There is a valid reason for this, in that of the basic torts: assault, battery, larceny, false imprisonment, trespass upon property, and negligence; all but one of them require that the intent of the tortfeasor. These are collectively called, therefore, “intentional torts”, to distinguish them from all other torts, which all fall under the heading “unintentional torts” , which are all negligence.
(Of course, a more rational and less medieval court might have classified the first four as trespass against the person, separated out negligence entirely, and merely had the law of trespass whether against the person or property, rather than trying to compile a list.)
Why is the intentional tort distinction important? In olden times, lawyers would vastly prefer to have a case of an intentional tort rather than a negligence case, because in addition to compensatory damages to try to make the victim whole again, they also had punitive damages, to set an example of the tortfeasor to teach others to not follow their example. Lawyers liked the punitive damages because that is where the real money was.
Proving that the action was intentional, however, made the case far more difficult to win than merely proving that a person was negligent or irresponsible. After all, the mere fact that damage was suffered is pretty strong evidence that someone was negligent, and that puts the attorney halfway to winning his case.
However, a nefarious, or enterprising depending on how you view it, attorney came up with an idea to make negligence more lucrative. While you could sue for a variety of damages as the result of someone else’s negligence, you could only recover the value of what you could actually prove you suffered in damages.
One of the more enterprising examples was the loss of consortium, or marital privilege. In other words, a husband or wife could count as damages their being deprived of sex so long as they could prove that the loss of sexual relations resulted from the negligence in question. This one was a bit tenuous, but the courts figured there was something of a natural deterrence to fraud as a person would not want to publicly admit impotency or frigidity.
The idea which really brought negligence into the forefront, the epitome of ambulance chasing, was the invention of the notion that a person ought to be compensated for their pain and suffering. It sounds so innocent on the surface, a person who broke their arm could have it reset, but what about the pain and suffering they had to endure.

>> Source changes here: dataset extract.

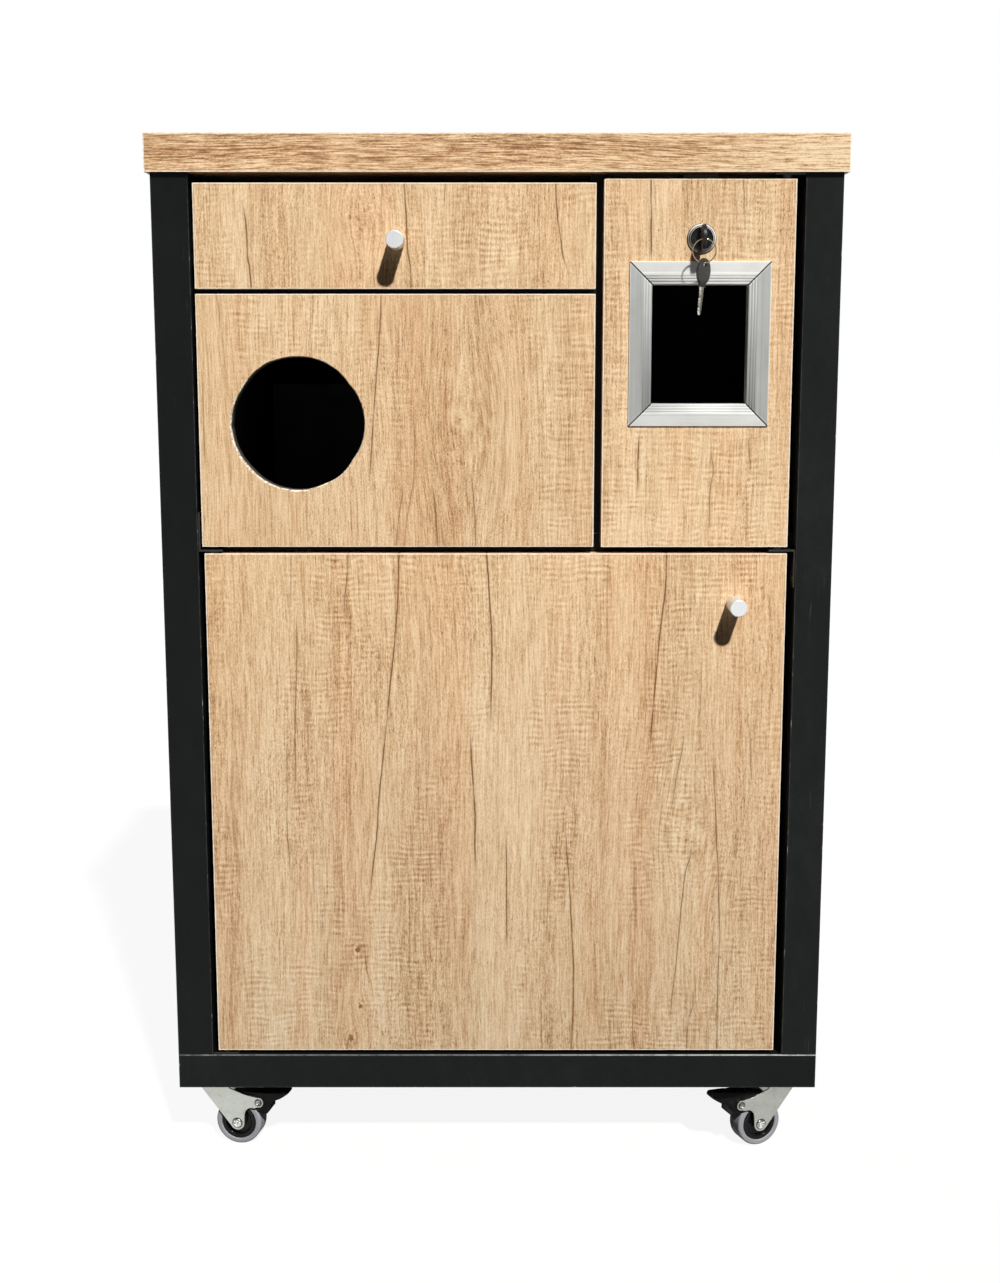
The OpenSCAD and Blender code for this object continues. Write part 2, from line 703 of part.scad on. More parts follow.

Not sympathetic enough, then look as a person who suffers from black lung, or white lung, and all of the fear and loss that they would have to endure for the rest of their life. Think of all of the things a person who lost a limb will not be able to do now, and that heartless negligent wealthy big company which can easily afford to compensate them for their pain and suffering.
You see, pain and suffering is by its very nature subjective. It cannot be objectively proven, so it becomes up to the emotional heartstrings of the jury to determine the value of another human’s suffering. Those juries are far more generous if the entity paying the bills is some nameless, faceless corporate entity.
When you combine the thin skull rule with the pain and suffering damages and the easier negligent standard of proof, you have created the perfect storm for frivolous lawsuits and a promotion of junk science and expert witnesses. “To each according to his need” is the mantra of the socialist, but the idea applies to the negligence victim, “to the plaintiff according to his fragility.”
A weak emotional state is a perfect vehicle for racking up damages under the pain and suffering criteria. Along comes a psychological expert to explain to a jury just how debilitating that emotional trauma is upon such a fragile person, and voila, huge pay-outs.
This is the foundation, the beginning of the promotion of hurt feelings as not merely a legal cause of action, but as a societal standard for colleges, politics, even religion. If pain and suffering are legitimately recognized in court as real damages, no measure of subjectivity can be dismissed in any other area of life.
Victimology has become the standard operating procedure today, because telling someone that their feelings do not matter strikes them as saying that their pain and suffering is not real. If pain and suffering are legitimately recognized by the courts, how can it be ignored in the court of public opinion? If you tell them that they are just being overly sensitive, then you must recognize that is just their natural state and it would be unreasonable to expect them to grow a thick skin, or a thick skull.
The precepts of victimology were conceived and financed through rhetorical maneuvers which those most learned among us have been unable to effectively counter with proper reason because they adhere to a dogmatic reverence for precedent. Errors of the past must be corrected, especially when those errors are embedded in principles.